Site Speed. See average times for page loads, redirects, server connection, server response, and more. Also breaks down that data for every page of your site individually under Page Timings, and Speed Suggestions gives you targeted, specific advice on how to improve the speeds on each individual page.
Site Search. If you have a search box field on your website, GA will feed you data on how much traffic it gets, terms being searched, and traffic that results from those searches.
Events. This gives you data on events the same as the Events submenu under Real Time, but offers a greater level of detail. As above, you have to first set up an event by adding javascript to your site that communicates event details to GA. You can use this for detailed summaries of how people interact with elements of your site that are not ordinarily logged, like playing embedded video.

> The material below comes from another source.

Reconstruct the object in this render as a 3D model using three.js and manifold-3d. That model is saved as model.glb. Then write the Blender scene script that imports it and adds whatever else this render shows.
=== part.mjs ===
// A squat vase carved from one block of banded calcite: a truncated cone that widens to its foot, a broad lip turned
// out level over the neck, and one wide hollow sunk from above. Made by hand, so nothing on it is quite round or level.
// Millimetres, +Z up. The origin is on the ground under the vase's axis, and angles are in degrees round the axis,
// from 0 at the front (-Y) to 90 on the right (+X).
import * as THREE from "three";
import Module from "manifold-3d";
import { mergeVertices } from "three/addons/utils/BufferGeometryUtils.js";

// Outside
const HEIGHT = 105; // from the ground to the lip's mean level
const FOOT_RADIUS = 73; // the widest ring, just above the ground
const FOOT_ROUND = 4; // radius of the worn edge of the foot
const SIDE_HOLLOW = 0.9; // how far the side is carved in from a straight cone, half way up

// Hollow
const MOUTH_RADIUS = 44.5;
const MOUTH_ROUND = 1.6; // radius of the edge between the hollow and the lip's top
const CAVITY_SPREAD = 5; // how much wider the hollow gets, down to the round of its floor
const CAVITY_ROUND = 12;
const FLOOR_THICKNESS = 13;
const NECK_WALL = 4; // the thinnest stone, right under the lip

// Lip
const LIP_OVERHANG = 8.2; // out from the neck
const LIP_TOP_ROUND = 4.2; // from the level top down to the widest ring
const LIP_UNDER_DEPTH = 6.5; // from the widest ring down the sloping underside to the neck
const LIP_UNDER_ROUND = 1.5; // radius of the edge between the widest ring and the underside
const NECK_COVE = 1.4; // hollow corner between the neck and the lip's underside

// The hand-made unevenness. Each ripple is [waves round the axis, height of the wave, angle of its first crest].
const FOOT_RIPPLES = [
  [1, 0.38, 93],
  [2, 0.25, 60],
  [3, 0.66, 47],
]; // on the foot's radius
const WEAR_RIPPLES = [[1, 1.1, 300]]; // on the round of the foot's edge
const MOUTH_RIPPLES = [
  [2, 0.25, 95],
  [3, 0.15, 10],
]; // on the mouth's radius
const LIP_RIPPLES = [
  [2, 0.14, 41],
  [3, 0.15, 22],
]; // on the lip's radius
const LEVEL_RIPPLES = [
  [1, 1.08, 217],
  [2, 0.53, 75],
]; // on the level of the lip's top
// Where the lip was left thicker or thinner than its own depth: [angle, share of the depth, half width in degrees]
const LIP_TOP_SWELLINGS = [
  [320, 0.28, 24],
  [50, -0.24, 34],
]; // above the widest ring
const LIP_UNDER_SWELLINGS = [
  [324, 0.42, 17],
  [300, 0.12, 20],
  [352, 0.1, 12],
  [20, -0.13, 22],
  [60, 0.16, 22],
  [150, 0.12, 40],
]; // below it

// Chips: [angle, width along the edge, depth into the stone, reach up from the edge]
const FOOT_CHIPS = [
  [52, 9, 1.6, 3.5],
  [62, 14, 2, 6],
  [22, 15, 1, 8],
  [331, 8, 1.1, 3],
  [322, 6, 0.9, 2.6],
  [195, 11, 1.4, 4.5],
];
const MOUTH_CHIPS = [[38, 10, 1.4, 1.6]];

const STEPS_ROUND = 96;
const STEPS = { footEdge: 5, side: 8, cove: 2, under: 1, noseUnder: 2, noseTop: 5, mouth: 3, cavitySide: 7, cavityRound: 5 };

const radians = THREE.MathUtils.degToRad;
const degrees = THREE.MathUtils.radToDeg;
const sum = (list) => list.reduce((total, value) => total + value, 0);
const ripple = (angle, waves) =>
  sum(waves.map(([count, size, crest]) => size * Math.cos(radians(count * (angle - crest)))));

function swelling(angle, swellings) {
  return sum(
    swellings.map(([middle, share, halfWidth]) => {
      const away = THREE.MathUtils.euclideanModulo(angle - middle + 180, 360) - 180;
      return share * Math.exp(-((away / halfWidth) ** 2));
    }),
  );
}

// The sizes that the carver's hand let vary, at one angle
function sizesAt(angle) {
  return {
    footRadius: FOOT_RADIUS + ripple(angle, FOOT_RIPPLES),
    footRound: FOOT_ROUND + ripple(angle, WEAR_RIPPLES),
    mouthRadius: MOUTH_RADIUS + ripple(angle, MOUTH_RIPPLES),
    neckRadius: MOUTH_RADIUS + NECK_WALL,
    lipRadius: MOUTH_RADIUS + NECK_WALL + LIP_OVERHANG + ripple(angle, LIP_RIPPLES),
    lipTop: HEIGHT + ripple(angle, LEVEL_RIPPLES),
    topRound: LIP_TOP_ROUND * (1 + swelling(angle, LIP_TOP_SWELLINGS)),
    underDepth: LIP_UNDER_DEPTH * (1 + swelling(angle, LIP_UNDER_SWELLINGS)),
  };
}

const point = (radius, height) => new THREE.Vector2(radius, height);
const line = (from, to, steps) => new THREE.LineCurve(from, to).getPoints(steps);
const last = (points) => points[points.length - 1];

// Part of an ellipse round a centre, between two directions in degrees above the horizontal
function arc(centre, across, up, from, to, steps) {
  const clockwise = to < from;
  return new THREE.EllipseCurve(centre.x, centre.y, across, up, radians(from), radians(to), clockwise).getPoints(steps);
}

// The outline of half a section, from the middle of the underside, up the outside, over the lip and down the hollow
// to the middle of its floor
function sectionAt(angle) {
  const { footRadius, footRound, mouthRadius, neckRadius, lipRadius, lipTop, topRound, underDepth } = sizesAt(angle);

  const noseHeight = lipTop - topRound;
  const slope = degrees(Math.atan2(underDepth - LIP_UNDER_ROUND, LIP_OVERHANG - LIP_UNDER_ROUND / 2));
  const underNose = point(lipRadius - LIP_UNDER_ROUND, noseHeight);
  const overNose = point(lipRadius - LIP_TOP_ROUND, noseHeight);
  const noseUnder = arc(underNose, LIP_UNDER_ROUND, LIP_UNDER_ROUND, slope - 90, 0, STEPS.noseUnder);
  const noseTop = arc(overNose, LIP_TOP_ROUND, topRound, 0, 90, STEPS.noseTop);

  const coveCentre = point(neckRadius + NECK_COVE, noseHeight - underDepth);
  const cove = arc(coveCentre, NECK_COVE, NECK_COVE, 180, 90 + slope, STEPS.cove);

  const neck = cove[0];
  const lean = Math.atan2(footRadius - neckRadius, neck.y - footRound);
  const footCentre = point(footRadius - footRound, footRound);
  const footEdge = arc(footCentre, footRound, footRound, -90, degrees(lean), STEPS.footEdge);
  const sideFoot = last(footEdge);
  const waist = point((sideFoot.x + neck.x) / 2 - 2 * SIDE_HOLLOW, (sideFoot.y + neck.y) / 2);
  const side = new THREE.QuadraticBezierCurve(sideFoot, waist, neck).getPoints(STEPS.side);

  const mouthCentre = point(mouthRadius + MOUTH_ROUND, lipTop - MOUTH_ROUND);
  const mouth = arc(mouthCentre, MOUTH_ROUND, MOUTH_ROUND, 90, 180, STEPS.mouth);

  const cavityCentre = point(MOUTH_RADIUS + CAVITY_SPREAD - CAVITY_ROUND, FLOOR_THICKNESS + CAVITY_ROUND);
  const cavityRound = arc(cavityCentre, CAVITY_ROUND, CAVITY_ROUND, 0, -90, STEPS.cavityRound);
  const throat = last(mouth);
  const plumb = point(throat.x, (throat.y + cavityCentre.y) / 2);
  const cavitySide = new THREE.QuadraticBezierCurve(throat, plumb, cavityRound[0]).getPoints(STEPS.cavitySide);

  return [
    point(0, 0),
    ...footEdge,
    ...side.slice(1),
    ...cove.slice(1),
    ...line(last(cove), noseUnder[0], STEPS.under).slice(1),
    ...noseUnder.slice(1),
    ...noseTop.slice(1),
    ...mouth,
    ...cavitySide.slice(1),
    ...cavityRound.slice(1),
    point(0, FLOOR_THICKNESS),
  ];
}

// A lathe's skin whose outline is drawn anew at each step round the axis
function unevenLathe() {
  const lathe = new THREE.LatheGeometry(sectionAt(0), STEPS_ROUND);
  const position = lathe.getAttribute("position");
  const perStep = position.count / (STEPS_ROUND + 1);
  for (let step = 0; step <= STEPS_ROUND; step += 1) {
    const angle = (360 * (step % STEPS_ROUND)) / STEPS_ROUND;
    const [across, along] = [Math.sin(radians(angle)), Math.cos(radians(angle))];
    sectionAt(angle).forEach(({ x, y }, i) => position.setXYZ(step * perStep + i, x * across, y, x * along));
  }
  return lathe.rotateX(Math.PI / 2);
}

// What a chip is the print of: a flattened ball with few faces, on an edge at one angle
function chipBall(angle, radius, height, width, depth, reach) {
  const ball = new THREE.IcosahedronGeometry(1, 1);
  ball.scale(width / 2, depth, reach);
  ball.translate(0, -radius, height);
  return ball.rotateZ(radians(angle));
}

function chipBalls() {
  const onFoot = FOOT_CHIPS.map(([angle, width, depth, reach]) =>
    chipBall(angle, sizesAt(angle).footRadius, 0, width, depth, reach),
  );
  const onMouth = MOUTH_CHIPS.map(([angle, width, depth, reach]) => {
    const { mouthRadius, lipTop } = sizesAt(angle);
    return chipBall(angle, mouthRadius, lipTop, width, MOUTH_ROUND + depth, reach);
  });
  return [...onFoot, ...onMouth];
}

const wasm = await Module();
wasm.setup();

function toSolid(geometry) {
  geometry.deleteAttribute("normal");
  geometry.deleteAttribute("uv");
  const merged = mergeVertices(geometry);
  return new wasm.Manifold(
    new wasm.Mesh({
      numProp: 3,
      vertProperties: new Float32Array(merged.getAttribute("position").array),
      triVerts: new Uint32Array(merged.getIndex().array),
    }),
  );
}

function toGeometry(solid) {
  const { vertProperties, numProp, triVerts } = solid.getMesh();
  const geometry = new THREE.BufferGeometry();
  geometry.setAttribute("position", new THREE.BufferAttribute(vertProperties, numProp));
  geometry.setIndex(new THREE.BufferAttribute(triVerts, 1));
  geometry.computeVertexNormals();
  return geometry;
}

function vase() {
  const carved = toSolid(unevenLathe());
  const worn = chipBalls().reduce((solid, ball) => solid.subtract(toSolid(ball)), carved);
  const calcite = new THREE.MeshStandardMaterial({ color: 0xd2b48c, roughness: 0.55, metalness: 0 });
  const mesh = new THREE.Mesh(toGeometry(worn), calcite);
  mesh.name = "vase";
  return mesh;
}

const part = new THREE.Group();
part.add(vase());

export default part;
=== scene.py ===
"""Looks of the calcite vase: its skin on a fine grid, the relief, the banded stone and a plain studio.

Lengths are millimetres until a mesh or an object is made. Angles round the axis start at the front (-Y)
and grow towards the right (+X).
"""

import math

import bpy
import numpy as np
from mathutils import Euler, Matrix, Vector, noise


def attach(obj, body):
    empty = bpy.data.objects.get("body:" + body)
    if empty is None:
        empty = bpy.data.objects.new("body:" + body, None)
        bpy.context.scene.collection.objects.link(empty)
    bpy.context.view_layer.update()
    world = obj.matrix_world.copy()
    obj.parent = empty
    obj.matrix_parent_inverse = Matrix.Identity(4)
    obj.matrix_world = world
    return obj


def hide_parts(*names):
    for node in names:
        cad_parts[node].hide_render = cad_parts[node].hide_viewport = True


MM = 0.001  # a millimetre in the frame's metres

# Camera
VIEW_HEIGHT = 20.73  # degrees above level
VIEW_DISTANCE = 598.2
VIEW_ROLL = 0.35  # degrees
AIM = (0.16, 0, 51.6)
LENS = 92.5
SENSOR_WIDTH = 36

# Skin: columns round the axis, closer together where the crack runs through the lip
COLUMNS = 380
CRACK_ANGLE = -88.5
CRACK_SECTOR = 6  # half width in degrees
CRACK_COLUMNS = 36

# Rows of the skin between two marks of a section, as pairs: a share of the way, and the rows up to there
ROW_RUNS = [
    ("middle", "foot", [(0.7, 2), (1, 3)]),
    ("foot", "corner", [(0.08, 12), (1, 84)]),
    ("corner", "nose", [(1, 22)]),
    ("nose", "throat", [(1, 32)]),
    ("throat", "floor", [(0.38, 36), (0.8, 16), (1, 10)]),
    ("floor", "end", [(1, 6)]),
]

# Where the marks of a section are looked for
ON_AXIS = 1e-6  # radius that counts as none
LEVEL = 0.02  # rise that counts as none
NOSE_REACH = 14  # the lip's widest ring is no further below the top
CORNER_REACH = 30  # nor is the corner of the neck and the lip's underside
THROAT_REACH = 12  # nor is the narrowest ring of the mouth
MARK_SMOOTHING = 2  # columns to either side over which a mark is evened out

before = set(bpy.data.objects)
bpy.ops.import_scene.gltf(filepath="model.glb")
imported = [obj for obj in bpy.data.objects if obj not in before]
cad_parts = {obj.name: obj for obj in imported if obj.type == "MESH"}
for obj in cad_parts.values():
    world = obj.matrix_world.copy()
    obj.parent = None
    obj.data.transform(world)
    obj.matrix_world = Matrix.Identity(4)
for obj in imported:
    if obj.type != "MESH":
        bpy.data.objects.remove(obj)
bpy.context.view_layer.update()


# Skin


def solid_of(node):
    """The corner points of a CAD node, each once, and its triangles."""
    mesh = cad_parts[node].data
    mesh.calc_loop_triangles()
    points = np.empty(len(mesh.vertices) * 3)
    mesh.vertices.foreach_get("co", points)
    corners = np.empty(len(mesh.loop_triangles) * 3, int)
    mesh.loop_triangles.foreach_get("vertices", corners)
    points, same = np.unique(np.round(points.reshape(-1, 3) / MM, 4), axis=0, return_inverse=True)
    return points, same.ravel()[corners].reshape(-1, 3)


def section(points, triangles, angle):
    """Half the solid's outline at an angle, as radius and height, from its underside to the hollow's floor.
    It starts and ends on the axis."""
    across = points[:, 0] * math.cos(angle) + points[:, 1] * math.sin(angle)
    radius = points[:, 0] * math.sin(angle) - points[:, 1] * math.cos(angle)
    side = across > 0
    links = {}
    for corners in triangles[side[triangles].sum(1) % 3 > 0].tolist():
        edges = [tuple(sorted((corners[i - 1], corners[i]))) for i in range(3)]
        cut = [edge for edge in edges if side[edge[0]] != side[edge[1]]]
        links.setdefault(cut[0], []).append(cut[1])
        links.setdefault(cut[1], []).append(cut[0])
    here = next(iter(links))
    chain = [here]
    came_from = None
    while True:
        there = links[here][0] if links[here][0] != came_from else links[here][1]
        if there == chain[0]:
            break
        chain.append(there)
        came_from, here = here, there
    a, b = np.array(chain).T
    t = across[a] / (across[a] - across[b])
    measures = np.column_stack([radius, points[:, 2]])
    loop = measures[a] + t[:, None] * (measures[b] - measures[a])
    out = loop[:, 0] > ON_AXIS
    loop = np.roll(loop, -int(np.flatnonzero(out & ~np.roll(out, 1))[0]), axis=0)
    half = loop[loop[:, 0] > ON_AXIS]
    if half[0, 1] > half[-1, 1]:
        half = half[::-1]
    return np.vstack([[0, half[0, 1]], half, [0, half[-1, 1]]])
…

Publisher. If you use AdSense or Ad Exchange, you can link those to GA and us the data provided to optimize your advertising.
Conversions
Set up and analyze data on conversion goals, analyze ecommerce data, and view the paths taken by customers leading up to purchase to analyze behavior preceding a sale or other goal being met.
Goals. Goals can be destinations (how many users wound up on my registration page?), duration (how many users spent 5 minutes or more on this support documentation page?), page clicks (how many users visit at least 3 pages before they leave my site?) or events (how many of my different social media events were triggered this month?). Here you can view activity on pages that contain goals and the url paths taken to the goal. You can also view this data represented in different visual models.
Ecommerce. To use this option, you’ll first need to set it up by enabling ecommerce in GA and entering a tracking code to your website. Use it to view transaction data, revenue summaries and averages, sales times and dates, quantities, conversions, and more.
Multi-Channel Functions. Not every user visits your site once and makes a beeline to a checkout page. Often a user will find your site via ads, campaigns, social media, etc, check out what you have, leave, do some research, return, wander around, and then buy. This submenu is where you can find data on those intricate routes, and use them to explore what other factors are assisting in making up your users’ minds to go through with a conversion goal.
Attribution. Here you can investigate the degree of impression that different elements, pages, etc had on the user along the different routes they may take to a conversion goal. Is there a common page that most users visited before they went through with a purchase? An AdWords click? A particular path through your site that generates more sales than others?
Intelligence Events
Intelligence events are similar to typical GA events in that they are a custom activity trigger. Your site is monitored for a custom trigger and you are notified when it is tripped. Intelligence events differ from other events in that they specifically monitor for deviations in event activity. On a daily, weekly, or monthly time frame, you can monitor for irregularities and be alerted when they occur.
Set up an intelligence event for a particular product page for example, and if suddenly sales tank, you’ll be aware and can investigate. You can also monitor week to week activity for increases and/or decreases outside an average, monitor referrals from a particular traffic source for spikes or drops, wtc.
The train stops here. I hope you’ve enjoyed the tour. The vast expanse of data that is Google Analytics can be overwhelming, especially for folks that are not naturally very data driven or just learning the ropes of your website. My advice to you is to keep it piecemeal, pick a section or a few submenus that really interest you or that have the greatest potential to help you improve in your niche, and take your time to get comfortable with them. Then move on to a few more. Hopefully this article will help you identify those pieces and your experience in the great data playground will be a fun and rewarding one. Cheers!